A resource person who delivered lectures to the traditional rulers and other stakeholders on the subject matter, Shamsiya Bello Isa, explained that the idea behind setting up the network in the areas was to make their works easier, noting that to achieve the goal of addressing gender-based violence, the communities must be involved.

She said that the network co-opted religious leaders and traditional rulers to help in the campaign against gender-based violence because of their influence.

“We are dividing them into four teams. The first team is safe and security and would entail the security personnel. They would be the ones to arrest perpetrators. The second team is health assistance who would be in charge of anything that comes with injury and sexually-transmitted diseases. 

“Health personnel would be in the team so that they can help if there is any issue of injury or STD.

“The third teams are paralegals who would be in charge of prosecuting the perpetrators and the fourth is psycho-social assistance team that gives advice to victims,” she stated.

She noted that members of the networks are to be giving monthly reports to them. 

Shamsiya said the response teams should be guided by some principles including providing safety to victims of gender-based violence, no discrimination against victims, irrespective of their religions or tribes, ensuring confidentiality of the victims so that they would not be exposed to public and face any stigma.

Scope of the response team

Commenting on the impacts of the networks, the founder of Ikra Foundation, Barrister Amina Garuba, explained that after the establishment of the response teams, over 70 cases of various forms of gender-based violence have been reported in Ningi and Gamawa local governments since their inauguration. 
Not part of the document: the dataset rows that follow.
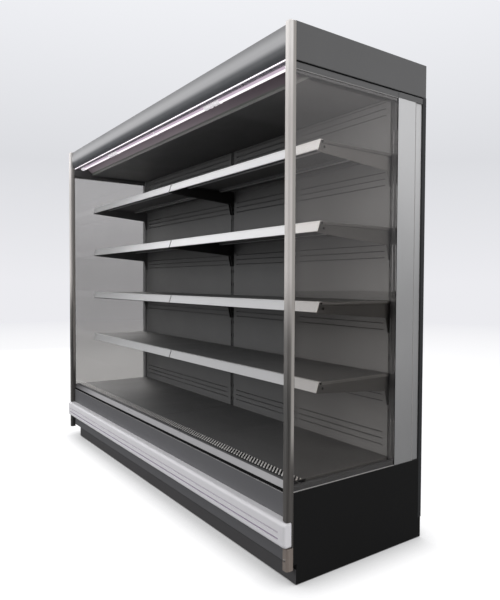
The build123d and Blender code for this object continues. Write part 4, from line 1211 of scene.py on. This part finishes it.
@dataclass
class EndTrim:
    """Gaskets and beads round one end wall's pane, which paint shadow lines and highlights, and the head and front edge
    of its rear cover, where a grey strip paints shade.
    """

    workshop: Workshop
    side: str
    line: float = 0.0058           # height of the black line below the top panel, painted shadow of its gap
    head_lap: float = 0.012        # how far the cover's head comes down past the pane's
    head_inset: float = 0.002      # of the head, from the cover's rear
    bead: float = 0.0028
    rail: float = 0.002            # how far the rails stand out from the glass
    proud: float = 0.0018          # how far the rear gasket does
    rear_line: float = 0.0035      # width of that gasket
    strip: float = 0.046           # width of the cover behind its fold
    strip_root: float = 0.0058     # of the grey strip of painted shade on the cover's front edge
    edge_gauge: float = 0.0014     # of the cover's front edge
    edge_inset: float = 0.0242     # of that edge, from the glass's face
    fold_front: float = 0.001      # reach of the bead at the fold, each way
    fold_rear: float = 0.002
    fold_root: float = 0.004       # its depth, from the cover's face
    fold_sink: float = 0.0006      # how far it stays inside the top panel's face
    gap: float = 0.0001
    round_by: float = 0.0006

    def build(self) -> None:
        """Makes the black lines of painted shadow, the cover's head, the grey strip of painted shade on its edge, and
        the bright beads of painted highlight of this side.
        """
        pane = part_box(f"end_glass_{self.side}")
        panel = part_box(f"end_top_panel_{self.side}")
        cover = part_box(f"end_rear_cover_{self.side}")
        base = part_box(f"end_base_panel_{self.side}")
        face = self._reach(pane)[1]
        outer = self._reach(panel)[1] - self.gap
        cover_back, cover_face = self._reach(cover)
        rail, strip = face + self.rail, cover_face - self.strip_root
        front, fold, rear = pane[0].y, cover[1].y - self.strip, pane[1].y
        inner = rear - self.rear_line
        head = cover[1].z - self.gap
        below, foot = head - self.line, pane[1].z - self.head_lap
        top, bottom = panel[0].z - self.gap, base[1].z + self.gap
        # black lines under the top panel and the cover's head, painted shadow of the gap there, and a black gasket up
        # the pane's rear edge
        self._deliver("gasket", "gasket_and_shadow_black", (
            ((rail + self.gap, front, below), (outer, cover[0].y, head)),
            ((cover_face + self.gap, cover[0].y, below), (outer, fold, head)),
            ((strip, fold, below), (outer, cover[1].y, head)),
            ((face + self.gap, inner, bottom), (face + self.proud, rear, top))))
        self._deliver("cover_head", "cap_paint", (
            ((cover_face + self.gap, cover[0].y, foot), (outer, fold, below)),
            ((strip, fold, foot), (outer, cover[1].y - self.head_inset, below))))
        # painted shade: a grey strip over the cover's front edge, seen through the pane
        self._deliver("cover_edge", "spacer_and_shade_grey", (
            ((cover_back + self.gap, cover[0].y - self.edge_gauge, bottom),
             (face - self.edge_inset, cover[0].y - self.gap, top)),))
        # bright beads at the glass's top and foot, painted highlights along those edges, and a bead that paints the
        # crease at the cover's fold
        self._deliver("bead", "bead_and_highlight_aluminium", (
            ((face + self.gap, front, top - self.bead), (rail + self.gap, inner, top)),
            ((face + self.gap, front, bottom), (outer, inner, base[1].z + self.bead)),
            ((cover_face - self.fold_root, fold - self.fold_front, bottom),
             (outer - self.fold_sink, fold + self.fold_rear, foot))))

    @staticmethod
    def _reach(box: Sequence[Vector]) -> list[float]:
        """How far a node's inner and outer faces lie from the cabinet's middle."""
        return sorted(abs(corner.x) for corner in box)

    def _deliver(self, name: str, finish: str,
                 blocks: Sequence[tuple[Sequence[float], Sequence[float]]]) -> None:
        """Makes one piece of rounded bars, on this side of the cabinet.

        Args:
            name: What the piece is called, without its side.
            finish: Its finish.
            blocks: Both corners of each bar, with X measured outwards.
        """
        built = bmesh.new()
        sign = -1 if self.side == "left" else 1
        for low, high in blocks:
            xs = sorted((sign * low[0], sign * high[0]))
            add_block(built, Vector((xs[0], low[1], low[2])), Vector((xs[1], high[1], high[2])),
                      self.round_by)
        name = f"{name}_{self.side}"
        self.workshop.deliver(to_mesh(name, built), Piece(name, CABINET, finish))


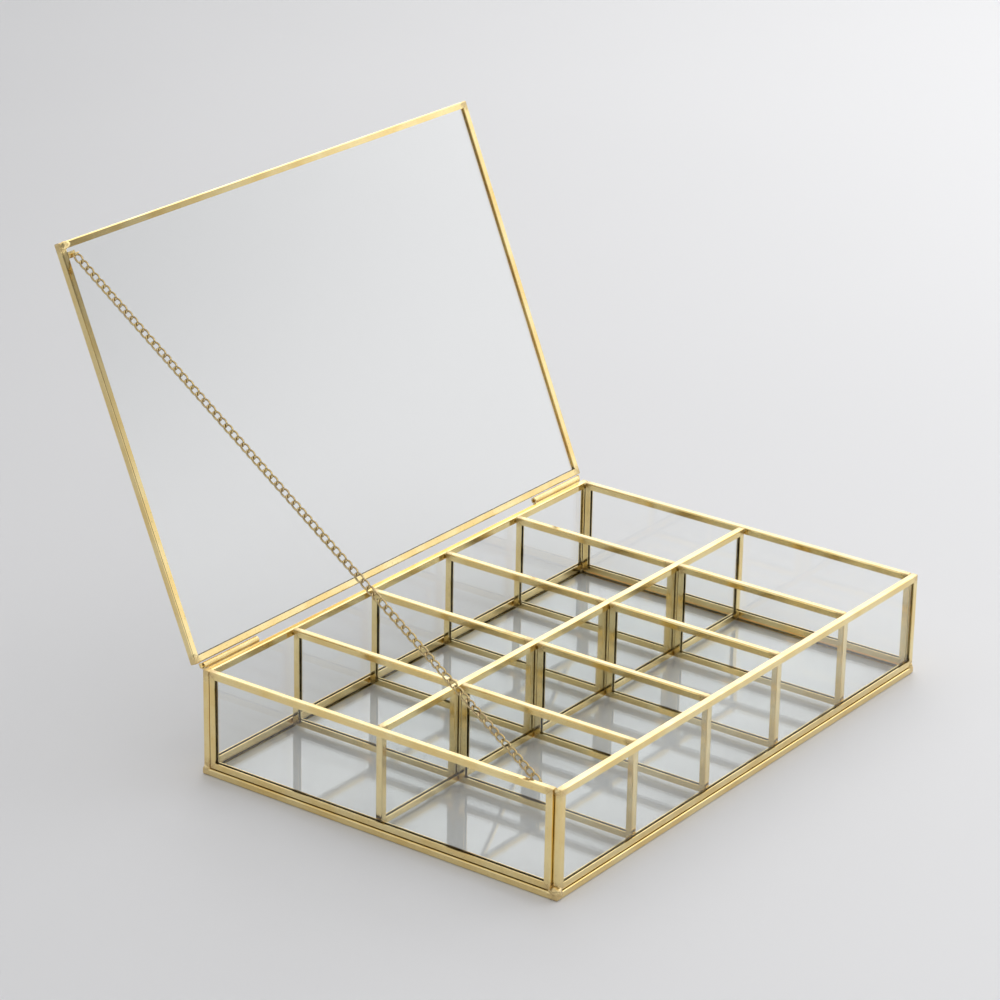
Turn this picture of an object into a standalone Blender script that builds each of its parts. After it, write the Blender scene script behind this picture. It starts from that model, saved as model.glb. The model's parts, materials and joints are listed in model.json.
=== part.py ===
"""Brass-and-glass jewelry box with a hinged lid and a stay chain.

Every wall is a clear pane held in a folded brass channel (a came).  The base
lies flat, four walls stand on it, and one long divider and eight short ones
split the inside into ten compartments.  The lid turns on two wire pins in
brass tubes and leans back on a chain.  The chain is a row of straight runs
that fold up in the front left compartment when the lid comes down.

Axes: +X to the right along the front, +Y from front to back, +Z up.  The
origin is under the middle of the box and its open lid, on the surface it
stands on.  Units are metres; MM turns millimetres into metres.
"""

import math

import bmesh
import bpy
from mathutils import Vector

MM = 0.001

# --- Driving dimensions ----------------------------------------------------

BASE_LENGTH = 299 * MM      # along X
BASE_WIDTH = 199 * MM       # along Y
RIM_HEIGHT = 52 * MM        # top of the walls and dividers
BASE_PROUD = 0.5 * MM       # the base came stands out past the walls
LID_LENGTH = 301 * MM
LID_WIDTH = 199 * MM
LID_OPEN = math.radians(112.65)

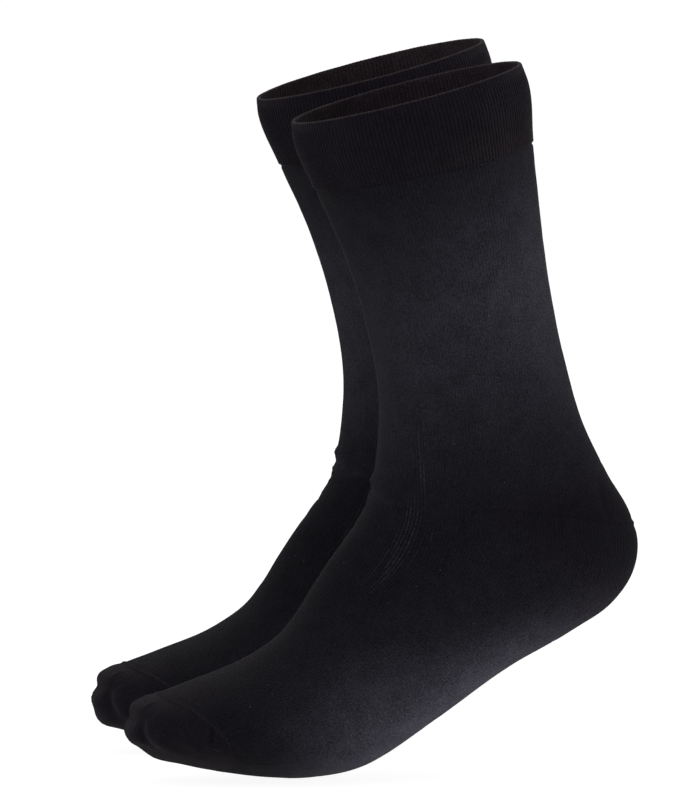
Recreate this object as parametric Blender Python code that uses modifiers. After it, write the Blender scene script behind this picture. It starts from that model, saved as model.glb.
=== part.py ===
"""A pair of plain black knitted crew socks, filled out as if on a foot with its heel raised.

Each sock is knitted in the round from the top down, and its parts are the ones a knitter makes:
a double ribbed cuff, a plain leg, a turned heel pocket, a foot, and a toe cap that is linked on
over the toes. Every part is a thin wall of cloth, and the cuff is left open.

Frame: metres, +Z up, +X towards the heels (the toes point to -X), +Y from the near sock to the
far one. The origin lies midway between the middles of the two cuff openings.

One sock is a tube through upright sections. A section runs from a point on the front line (shin,
instep and tops of the toes) to a point on the back line (calf, heel and sole), and it bulges to
both sides. The table SECTIONS gives one row for each section, from the cuff to the toe tip.
"""

import math
from collections.abc import Callable
from typing import NamedTuple

import bmesh
import bpy
import numpy as np

MM = 0.001

# ---------------------------------------------------------------- driving sizes, in millimetres
SOCK_SPACING = 163.0  # between the middle planes of the two socks
SEAM_GAP = 0.4  # between two parts where they are knitted or linked together
CUFF_WALL = 2.0  # the rib is turned over and knitted in, so it is two layers thick
LEG_WALL = 1.3
HEEL_WALL = 1.5  # heel and toe have a nylon thread knitted in with the cotton
TOE_WALL = 1.4
CUFF_PROUD = 0.3  # how far the thicker cuff stands out from the leg

# ---------------------------------------------------------------- mesh steps
AROUND = 28  # points round a tube
CUFF_ROWS = 4
LEG_ROWS = 10
HEEL_ROWS = 9
FOOT_ROWS = 9
TOE_ROWS = 7
RING_STEPS = 120  # steps that measure half of a ring
EDGE_ROW = 0.15  # a row beside a seam is this share of the others, so that both walls face alike


class Section(NamedTuple):
    """One section of the sock, in millimetres.

    front_x, front_z and back_x, back_z are its ends in the sock's middle plane. widest says where
    along the section it is widest, from 0 at the front to 1 at the back. squareness is 2 where
    the back half is elliptic, and more where it is flatter, as under the foot.
    """

    name: str
    front_x: float
    front_z: float
    back_x: float
    back_z: float
    half_width: float
    widest: float
    squareness: float


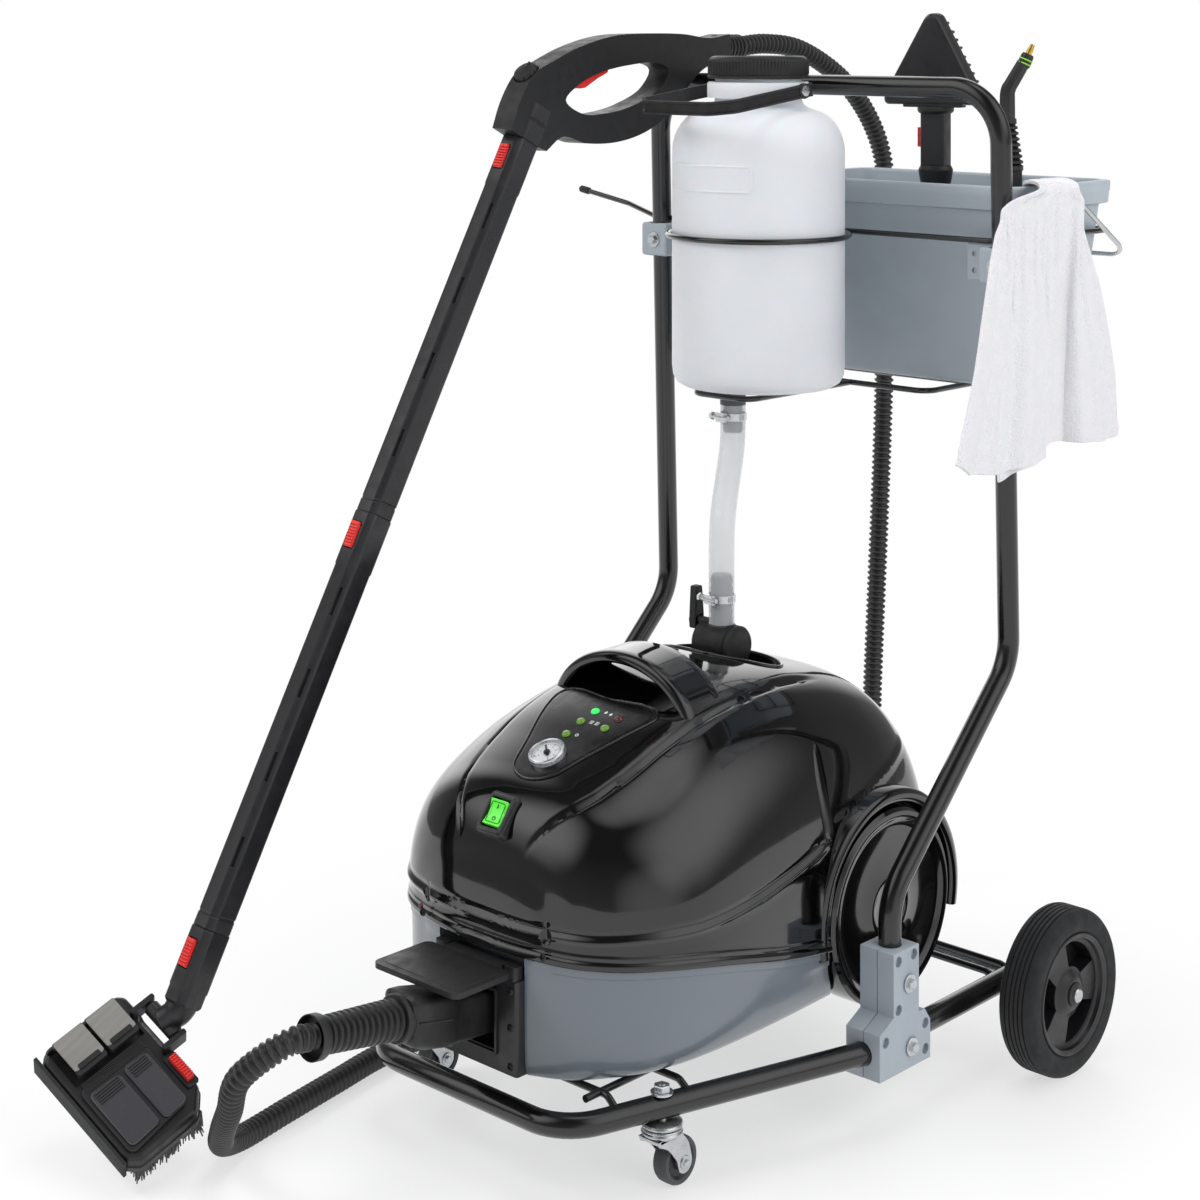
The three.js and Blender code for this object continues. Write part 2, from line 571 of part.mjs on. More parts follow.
// The towel hangs over the bucket's rim and down the right side, outside the leg.
function towel() {
  const outline = [[-188, 700], [176, 690], [150, 860], [112, 1012], [14, 1012], [-80, 860]];
  const drop = standing(plate(outline, 22));
  const over = block([230, 292], [18, 110], [1004.6, 1014]);
  const tucked = block([228, 238], [58, 110], [945, 1014]);
  return join(drop.translate(289, 0, 0), over, tucked);
}
add("towel", towel(), TOWEL);

// ---- Boiler unit casing ----
// Outline stations from nose to tail: [y, half width, crown height, lip height].
const STATIONS = [
  [-606, 30, 236, 230], [-603, 58, 258, 230], [-598, 84, 286, 230], [-592, 103, 308, 229],
  [-583, 127, 338, 229], [-570, 148, 361, 229], [-550, 168, 378, 228], [-520, 189, 392, 227],
  [-480, 204, 410, 223], [-430, 211, 432, 214], [-354, 213, 453, 197], [-270, 211, 462, 183],
  [-188, 207, 455, 176], [-120, 203, 440, 173], [-75, 193, 422, 171], [-45, 174, 398, 170],
  [-32, 152, 374, 170], [-25, 114, 344, 170],
];
const SHELL_POWER = 2.8; // squareness of the casing's cross-section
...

“A notorious case which was to be manipulated to get the culprit off the hook, but due to the timely response and referral of the Ningi Gender-Based Violence Response and Referral Network, Ikra Foundation and intervention by the first lady of Bauchi state, the case is now scheduled for trial at the High Court and the culprit is remanded at the Correctional Centre Bauchi,” she stated.

Barrister Garuba, who explained that in the past, rape law was lenient, pointed out that in the Bauchi state laws, even insertion of fingers into the private part of women without their consent is termed as rape and punishable under Section 10 (2) of the 2017 Bauchi State Law on Kidnapping, Theft of Cattle, Rape and other related offences.

“A five year old girl was raped by a classroom teacher, Jamaludden Zakariyya of Yadagungume primary school, Sama Ward in Ningi local government.

“The case was reported to the Gender-Based Violence Response and Referral Network. The Network went to the town and the representative of the district head confirmed the case. It was then reported to the police in Burra district of Ningi local government of the state.

“The culprit had carried out same act with minors in the school in the past and gotten away with it,” she alleged.

“To our surprise, the girl’s father has said he has forgiven the culprit as he has been told at the police station that there is no law that would act on the culprit and his daughter would only be disgraced by the court. Ikra Foundation, women groups are working on this case now,” she stated.

The district heads of villages visited by the NGOs and the Ministry of Women Affairs pledged to actively participate in the fight against gender-based violence and harmful traditions in their places.

They also promised to provide shelters to the survivors of violence and offices for the response networks.